It's bad enough to be born into and involuntarily indoctrinated into a religion, but if a person has the good fortune to be born into a family of non-believers, why should he or she regress to dogma and doctrine and fantasies of the afterlife?
But then, I'm tone deaf and colorblind to religion.
Nevertheless (you can trust me here, dear blog-reader), I've read more than my share of the kind of autobiography called the "conversion narrative" in which the writer describes how he or she came to locate and embrace some particular god or creed. "Conversion narratives" generally take one of two shapes. In some of them, the subject experiences a sudden blinding insight (after the style Saul/Paul on the road to Damascus); in others, the author endures a long dark night of the soul that is painfully and gradually superseded with "enlightenment" (Newman's Apologia is the archetype).
G. Willow Wilson's memoir The Butterfly Mosque (New York, 2010) describes a conversion of a sort that I've never before encountered -- it lacks not only a voice from the clouds and but also a scalding of the heart. Wilson simply sets out with a desire to convert and then hunts for an appropriate religion -- a most odd and unusual procedure. In college, Wilson reports, she was "in the market for a philosophy." Soon after, she became a Muslim -- essentially because she wanted to be something and couldn't think of anything better.
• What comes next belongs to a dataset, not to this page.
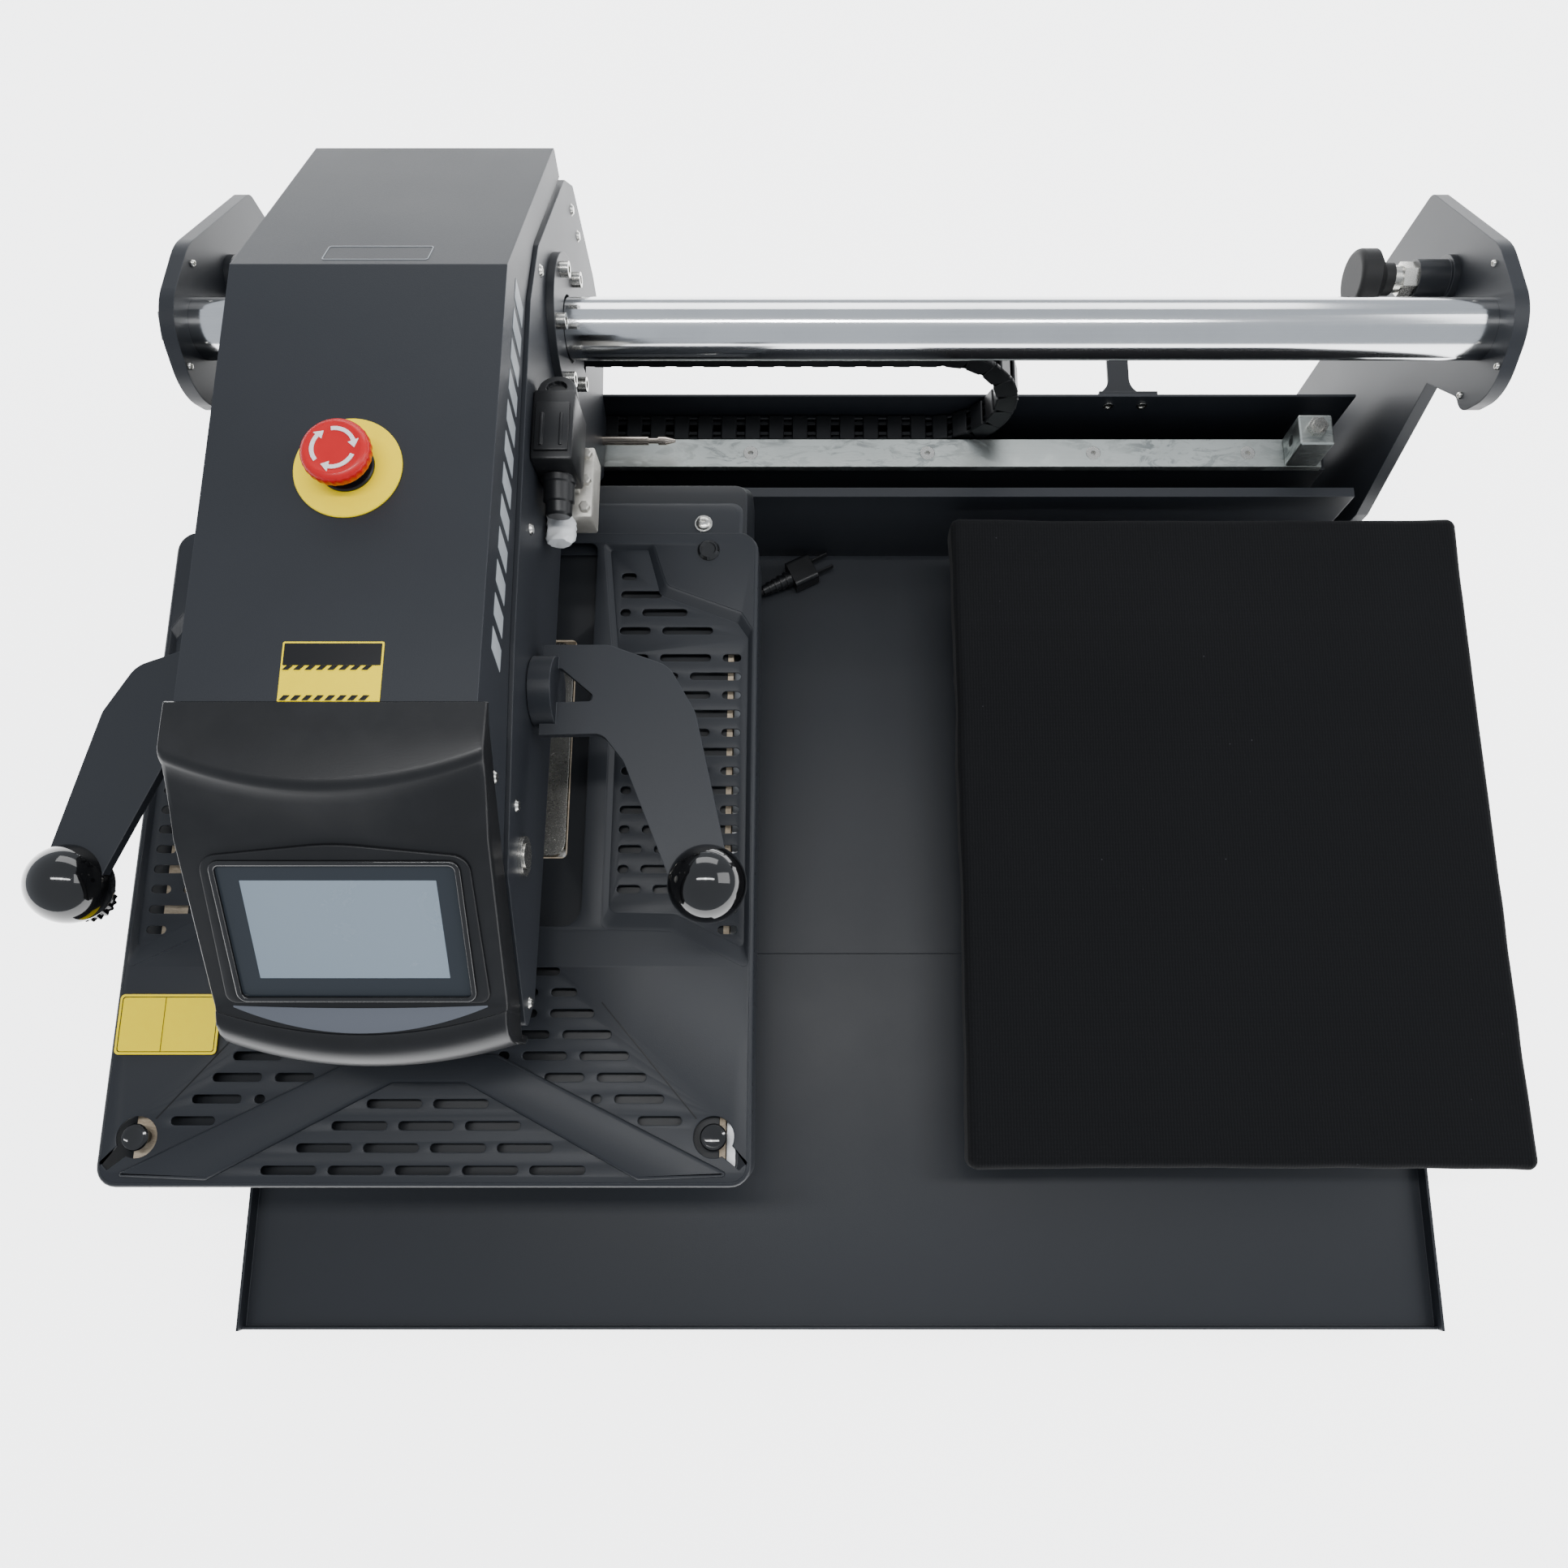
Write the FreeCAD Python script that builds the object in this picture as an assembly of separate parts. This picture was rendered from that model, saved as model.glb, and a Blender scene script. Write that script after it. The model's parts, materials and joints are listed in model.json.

Here's the key paragraph: "I discovered I was a monotheist.... That rules out polytheism. I also have a problem with authority, which rules out any religion with a priesthood.... And I cannot believe that having given us these bodies, God thinks we should be virgins unless we desperately feel a need to reproduce. That rules out any religion that is against family planning or sex for fun.... Islam is antiauthoritarian, sex-positive monotheism."
It's a series of reasons so quirky that it's hard to take seriously. If I were G. Willow's spiritual counselor, and she came to me with such a shallow argument, I would have said, "go home, young lady, take a couple of years and try to think more deeply."
"I discovered I was a monotheist"? Mere mysticism, no more more persuasive than "I discovered I believed in only one angel." Islam has no priesthood? Depends on how you define priest, doesn't it. No Roman-style priest who acts as an intermediary to God, but a heck of a priestly establishment nonetheless -- boatloads of imans and mullahs and ayatollahs all laying claim to special forms of knowledge. Is Islam sex-friendly? Perhaps in theory, but in practice it's hard to find a more misogynist or homophobic operation out there in monotheismland -- and I suspect that sex is more cheerful when it's shared by equal partners.
On the whole, Islam does not meet Wilson's three criteria nearly as well as the Church of the Flying Spaghetti Monster, which is monotheist to a overcooked fault, supports not a single priest (only a website), and as far as I know, expresses not the slightest antagonism to sex in any form or coloration.
The Butterfly Mosque offers its readers some very sensitive insights into Egyptian society and especially into American-Muslim relations. It's also a fine little love story -- a young American woman finds a sweet young man in Cairo and tactfully negotiates the profound cultural barriers that might have divided them. Sometimes it seems a little like Romeo and Juliet gone all sentimental and gooey -- as though the young lady would be secretly happier if her marriage had caused a Montague-Capulet feud. It doesn't because both Omar's family and G. Willow's parents are urbane, sophisticated, open, loving, practical and non-ideological and offer no resistance whatsoever to the exogamous marriage. And Wilson is honest enough to admit it.
I worry about the stability of this conversion. When a new religion is embraced for such superficial reasons, it can be shucked equally as easily. It wouldn't surprise me if G. Willow returns, some day, to the steady rationality of her parents. Let's hope so.